═════ RAW RECORDS

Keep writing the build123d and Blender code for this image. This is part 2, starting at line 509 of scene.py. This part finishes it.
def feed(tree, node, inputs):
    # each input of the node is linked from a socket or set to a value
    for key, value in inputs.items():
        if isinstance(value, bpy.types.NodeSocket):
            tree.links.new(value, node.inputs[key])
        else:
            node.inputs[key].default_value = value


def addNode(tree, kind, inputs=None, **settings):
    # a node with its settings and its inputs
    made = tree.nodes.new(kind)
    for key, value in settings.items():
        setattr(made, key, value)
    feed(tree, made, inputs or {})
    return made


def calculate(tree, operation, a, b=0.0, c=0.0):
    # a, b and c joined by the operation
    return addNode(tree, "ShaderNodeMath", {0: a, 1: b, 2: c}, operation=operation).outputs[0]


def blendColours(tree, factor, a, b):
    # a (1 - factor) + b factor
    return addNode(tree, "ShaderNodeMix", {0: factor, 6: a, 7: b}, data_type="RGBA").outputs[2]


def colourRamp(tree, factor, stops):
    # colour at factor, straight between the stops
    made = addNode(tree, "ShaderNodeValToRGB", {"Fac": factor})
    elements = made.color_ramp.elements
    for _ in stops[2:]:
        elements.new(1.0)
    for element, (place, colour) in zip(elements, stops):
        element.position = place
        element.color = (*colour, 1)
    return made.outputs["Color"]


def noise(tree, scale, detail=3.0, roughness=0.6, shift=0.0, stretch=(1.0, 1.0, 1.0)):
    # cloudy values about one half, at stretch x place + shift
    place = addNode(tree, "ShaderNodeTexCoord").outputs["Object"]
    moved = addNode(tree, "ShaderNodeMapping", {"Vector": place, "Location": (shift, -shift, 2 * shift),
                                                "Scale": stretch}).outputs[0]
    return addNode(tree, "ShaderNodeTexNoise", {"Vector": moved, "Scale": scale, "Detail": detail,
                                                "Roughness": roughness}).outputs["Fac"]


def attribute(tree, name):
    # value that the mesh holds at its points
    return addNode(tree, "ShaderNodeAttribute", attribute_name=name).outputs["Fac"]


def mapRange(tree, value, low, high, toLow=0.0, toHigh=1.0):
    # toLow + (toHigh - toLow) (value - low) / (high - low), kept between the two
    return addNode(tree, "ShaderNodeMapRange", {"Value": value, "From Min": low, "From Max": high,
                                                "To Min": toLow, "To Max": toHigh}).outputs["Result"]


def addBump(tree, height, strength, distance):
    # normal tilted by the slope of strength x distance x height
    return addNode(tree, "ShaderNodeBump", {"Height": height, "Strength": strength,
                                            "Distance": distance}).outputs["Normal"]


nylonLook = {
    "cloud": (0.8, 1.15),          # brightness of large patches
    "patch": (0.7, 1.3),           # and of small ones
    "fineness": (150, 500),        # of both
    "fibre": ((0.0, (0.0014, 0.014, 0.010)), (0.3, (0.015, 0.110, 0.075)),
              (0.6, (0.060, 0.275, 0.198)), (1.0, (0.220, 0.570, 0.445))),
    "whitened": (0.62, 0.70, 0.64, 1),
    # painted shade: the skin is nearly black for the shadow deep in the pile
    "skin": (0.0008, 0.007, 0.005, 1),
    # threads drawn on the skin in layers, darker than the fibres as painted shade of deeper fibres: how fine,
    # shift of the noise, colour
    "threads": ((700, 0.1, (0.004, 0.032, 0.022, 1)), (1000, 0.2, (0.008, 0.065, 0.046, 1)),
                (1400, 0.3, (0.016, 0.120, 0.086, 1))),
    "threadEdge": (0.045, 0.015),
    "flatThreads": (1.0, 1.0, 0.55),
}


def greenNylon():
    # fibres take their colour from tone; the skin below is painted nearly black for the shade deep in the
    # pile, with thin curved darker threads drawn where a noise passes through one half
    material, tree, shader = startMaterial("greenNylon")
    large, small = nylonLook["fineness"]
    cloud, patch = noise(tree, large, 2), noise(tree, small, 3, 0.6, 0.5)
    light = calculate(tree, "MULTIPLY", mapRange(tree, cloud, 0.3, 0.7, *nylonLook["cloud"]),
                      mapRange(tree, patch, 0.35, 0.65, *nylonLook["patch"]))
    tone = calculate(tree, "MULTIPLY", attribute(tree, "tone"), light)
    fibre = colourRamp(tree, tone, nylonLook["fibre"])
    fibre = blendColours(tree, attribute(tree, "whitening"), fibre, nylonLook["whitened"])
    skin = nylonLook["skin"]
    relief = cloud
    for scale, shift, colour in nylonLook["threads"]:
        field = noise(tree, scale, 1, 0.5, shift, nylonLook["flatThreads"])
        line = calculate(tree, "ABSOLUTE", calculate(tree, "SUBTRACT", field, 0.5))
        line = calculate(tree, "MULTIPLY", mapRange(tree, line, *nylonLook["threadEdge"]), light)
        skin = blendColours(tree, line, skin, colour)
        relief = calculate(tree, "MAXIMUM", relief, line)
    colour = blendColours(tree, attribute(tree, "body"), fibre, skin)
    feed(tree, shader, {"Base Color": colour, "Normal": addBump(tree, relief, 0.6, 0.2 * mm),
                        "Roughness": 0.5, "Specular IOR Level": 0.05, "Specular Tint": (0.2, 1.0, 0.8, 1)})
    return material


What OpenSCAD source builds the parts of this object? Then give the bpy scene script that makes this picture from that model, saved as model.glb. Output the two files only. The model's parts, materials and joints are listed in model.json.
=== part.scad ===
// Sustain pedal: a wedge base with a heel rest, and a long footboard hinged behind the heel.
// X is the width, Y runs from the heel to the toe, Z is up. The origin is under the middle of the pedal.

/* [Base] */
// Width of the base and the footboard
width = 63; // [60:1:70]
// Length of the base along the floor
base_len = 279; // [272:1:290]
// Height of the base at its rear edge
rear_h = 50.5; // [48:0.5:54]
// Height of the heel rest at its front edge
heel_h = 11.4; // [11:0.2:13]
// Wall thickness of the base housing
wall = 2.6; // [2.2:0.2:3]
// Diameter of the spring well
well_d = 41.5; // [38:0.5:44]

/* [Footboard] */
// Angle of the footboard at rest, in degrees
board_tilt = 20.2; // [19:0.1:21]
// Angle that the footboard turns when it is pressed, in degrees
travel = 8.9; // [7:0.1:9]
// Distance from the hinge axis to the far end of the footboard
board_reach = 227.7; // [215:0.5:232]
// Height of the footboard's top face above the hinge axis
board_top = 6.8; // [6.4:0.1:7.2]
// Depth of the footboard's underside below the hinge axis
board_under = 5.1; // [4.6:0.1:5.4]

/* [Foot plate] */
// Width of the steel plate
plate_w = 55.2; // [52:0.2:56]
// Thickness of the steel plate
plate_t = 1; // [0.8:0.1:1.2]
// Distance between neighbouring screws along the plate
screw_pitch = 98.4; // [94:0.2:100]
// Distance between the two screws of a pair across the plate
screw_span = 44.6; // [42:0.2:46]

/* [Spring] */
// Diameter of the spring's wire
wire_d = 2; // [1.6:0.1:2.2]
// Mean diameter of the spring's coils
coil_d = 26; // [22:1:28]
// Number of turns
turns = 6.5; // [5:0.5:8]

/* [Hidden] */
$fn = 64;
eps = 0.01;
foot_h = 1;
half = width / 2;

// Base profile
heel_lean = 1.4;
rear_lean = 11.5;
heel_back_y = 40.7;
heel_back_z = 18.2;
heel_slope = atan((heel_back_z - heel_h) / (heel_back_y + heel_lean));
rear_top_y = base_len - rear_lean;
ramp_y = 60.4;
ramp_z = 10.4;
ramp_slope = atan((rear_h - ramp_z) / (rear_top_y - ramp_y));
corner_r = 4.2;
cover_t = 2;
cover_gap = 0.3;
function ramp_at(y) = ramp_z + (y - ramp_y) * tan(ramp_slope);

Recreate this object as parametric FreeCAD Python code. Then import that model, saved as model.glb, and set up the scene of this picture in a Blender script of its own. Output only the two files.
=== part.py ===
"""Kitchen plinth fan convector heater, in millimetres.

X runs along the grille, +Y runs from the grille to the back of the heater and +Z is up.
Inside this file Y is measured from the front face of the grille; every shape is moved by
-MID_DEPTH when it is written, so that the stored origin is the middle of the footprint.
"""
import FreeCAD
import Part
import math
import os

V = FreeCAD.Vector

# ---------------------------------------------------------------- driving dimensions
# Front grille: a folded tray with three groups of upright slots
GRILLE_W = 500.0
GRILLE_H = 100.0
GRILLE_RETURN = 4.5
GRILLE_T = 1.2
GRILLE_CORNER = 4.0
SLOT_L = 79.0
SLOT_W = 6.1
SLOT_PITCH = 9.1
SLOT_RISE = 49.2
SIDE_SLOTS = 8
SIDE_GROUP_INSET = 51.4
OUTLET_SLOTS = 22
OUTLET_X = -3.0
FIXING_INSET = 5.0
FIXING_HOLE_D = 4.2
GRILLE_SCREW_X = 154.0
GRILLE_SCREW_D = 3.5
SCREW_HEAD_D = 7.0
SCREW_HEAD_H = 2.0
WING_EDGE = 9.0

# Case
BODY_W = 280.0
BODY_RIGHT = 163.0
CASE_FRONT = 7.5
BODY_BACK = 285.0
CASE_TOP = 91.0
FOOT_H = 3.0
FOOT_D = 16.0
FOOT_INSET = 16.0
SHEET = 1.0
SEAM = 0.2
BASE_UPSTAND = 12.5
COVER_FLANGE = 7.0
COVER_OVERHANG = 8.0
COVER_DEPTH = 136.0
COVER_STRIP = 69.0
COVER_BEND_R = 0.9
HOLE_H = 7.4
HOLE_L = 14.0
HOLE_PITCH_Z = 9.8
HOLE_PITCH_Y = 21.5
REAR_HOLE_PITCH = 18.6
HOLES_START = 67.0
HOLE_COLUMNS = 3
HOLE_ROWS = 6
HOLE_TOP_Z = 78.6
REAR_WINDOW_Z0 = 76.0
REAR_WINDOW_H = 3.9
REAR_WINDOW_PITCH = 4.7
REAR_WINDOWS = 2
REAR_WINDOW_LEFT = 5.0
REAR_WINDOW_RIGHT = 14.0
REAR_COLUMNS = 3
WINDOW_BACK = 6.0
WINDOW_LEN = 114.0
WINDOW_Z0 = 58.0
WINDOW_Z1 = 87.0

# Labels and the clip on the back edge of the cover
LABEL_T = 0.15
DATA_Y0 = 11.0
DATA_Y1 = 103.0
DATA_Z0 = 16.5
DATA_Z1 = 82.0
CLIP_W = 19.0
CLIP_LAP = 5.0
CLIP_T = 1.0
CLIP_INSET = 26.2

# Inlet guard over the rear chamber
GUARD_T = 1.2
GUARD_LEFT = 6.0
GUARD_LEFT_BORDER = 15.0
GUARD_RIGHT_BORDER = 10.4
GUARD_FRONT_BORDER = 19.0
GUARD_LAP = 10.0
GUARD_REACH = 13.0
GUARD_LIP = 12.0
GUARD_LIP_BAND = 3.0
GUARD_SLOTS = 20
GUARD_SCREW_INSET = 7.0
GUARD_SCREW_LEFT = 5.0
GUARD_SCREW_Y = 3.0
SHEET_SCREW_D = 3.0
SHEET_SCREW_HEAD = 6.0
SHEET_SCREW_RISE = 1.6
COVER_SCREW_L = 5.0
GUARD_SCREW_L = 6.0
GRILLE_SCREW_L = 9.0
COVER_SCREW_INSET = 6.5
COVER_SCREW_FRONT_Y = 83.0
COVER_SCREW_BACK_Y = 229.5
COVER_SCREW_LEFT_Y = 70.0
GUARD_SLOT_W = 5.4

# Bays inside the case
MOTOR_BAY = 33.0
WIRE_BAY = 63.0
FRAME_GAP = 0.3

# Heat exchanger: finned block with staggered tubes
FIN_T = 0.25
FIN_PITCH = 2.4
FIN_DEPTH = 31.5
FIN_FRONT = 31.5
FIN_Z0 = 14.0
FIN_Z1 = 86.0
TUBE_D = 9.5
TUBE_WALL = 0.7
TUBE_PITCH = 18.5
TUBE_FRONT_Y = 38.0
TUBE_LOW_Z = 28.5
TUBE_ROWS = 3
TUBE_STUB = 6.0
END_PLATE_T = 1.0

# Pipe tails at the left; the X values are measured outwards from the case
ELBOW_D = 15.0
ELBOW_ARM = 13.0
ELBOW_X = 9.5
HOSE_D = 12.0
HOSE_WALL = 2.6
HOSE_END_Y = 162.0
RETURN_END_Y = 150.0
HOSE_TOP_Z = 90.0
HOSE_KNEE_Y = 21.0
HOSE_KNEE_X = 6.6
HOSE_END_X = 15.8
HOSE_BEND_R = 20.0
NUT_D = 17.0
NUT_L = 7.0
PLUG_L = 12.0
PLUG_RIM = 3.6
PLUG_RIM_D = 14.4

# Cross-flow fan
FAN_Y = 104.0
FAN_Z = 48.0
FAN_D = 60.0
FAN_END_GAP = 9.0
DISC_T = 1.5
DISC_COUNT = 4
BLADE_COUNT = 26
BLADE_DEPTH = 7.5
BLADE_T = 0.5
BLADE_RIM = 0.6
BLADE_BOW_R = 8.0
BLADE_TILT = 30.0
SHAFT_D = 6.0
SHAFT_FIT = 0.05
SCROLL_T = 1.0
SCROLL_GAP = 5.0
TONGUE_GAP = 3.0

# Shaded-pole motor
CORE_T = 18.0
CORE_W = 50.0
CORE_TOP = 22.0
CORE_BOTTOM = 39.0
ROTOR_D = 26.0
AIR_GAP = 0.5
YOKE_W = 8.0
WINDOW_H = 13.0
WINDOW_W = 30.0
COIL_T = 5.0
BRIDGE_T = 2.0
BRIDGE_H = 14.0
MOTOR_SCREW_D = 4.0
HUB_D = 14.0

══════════

- GIVEN PROBLEM
Repeat the span of lines that opens with the line holding "Recreate this object" and closes with the line holding "WING_EDGE = 9.0", exactly as it stands.

- EXERCISE RESPONSE
Recreate this object as parametric FreeCAD Python code. Then import that model, saved as model.glb, and set up the scene of this picture in a Blender script of its own. Output only the two files.
=== part.py ===
"""Kitchen plinth fan convector heater, in millimetres.

X runs along the grille, +Y runs from the grille to the back of the heater and +Z is up.
Inside this file Y is measured from the front face of the grille; every shape is moved by
-MID_DEPTH when it is written, so that the stored origin is the middle of the footprint.
"""
import FreeCAD
import Part
import math
import os

V = FreeCAD.Vector

# ---------------------------------------------------------------- driving dimensions
# Front grille: a folded tray with three groups of upright slots
GRILLE_W = 500.0
GRILLE_H = 100.0
GRILLE_RETURN = 4.5
GRILLE_T = 1.2
GRILLE_CORNER = 4.0
SLOT_L = 79.0
SLOT_W = 6.1
SLOT_PITCH = 9.1
SLOT_RISE = 49.2
SIDE_SLOTS = 8
SIDE_GROUP_INSET = 51.4
OUTLET_SLOTS = 22
OUTLET_X = -3.0
FIXING_INSET = 5.0
FIXING_HOLE_D = 4.2
GRILLE_SCREW_X = 154.0
GRILLE_SCREW_D = 3.5
SCREW_HEAD_D = 7.0
SCREW_HEAD_H = 2.0
WING_EDGE = 9.0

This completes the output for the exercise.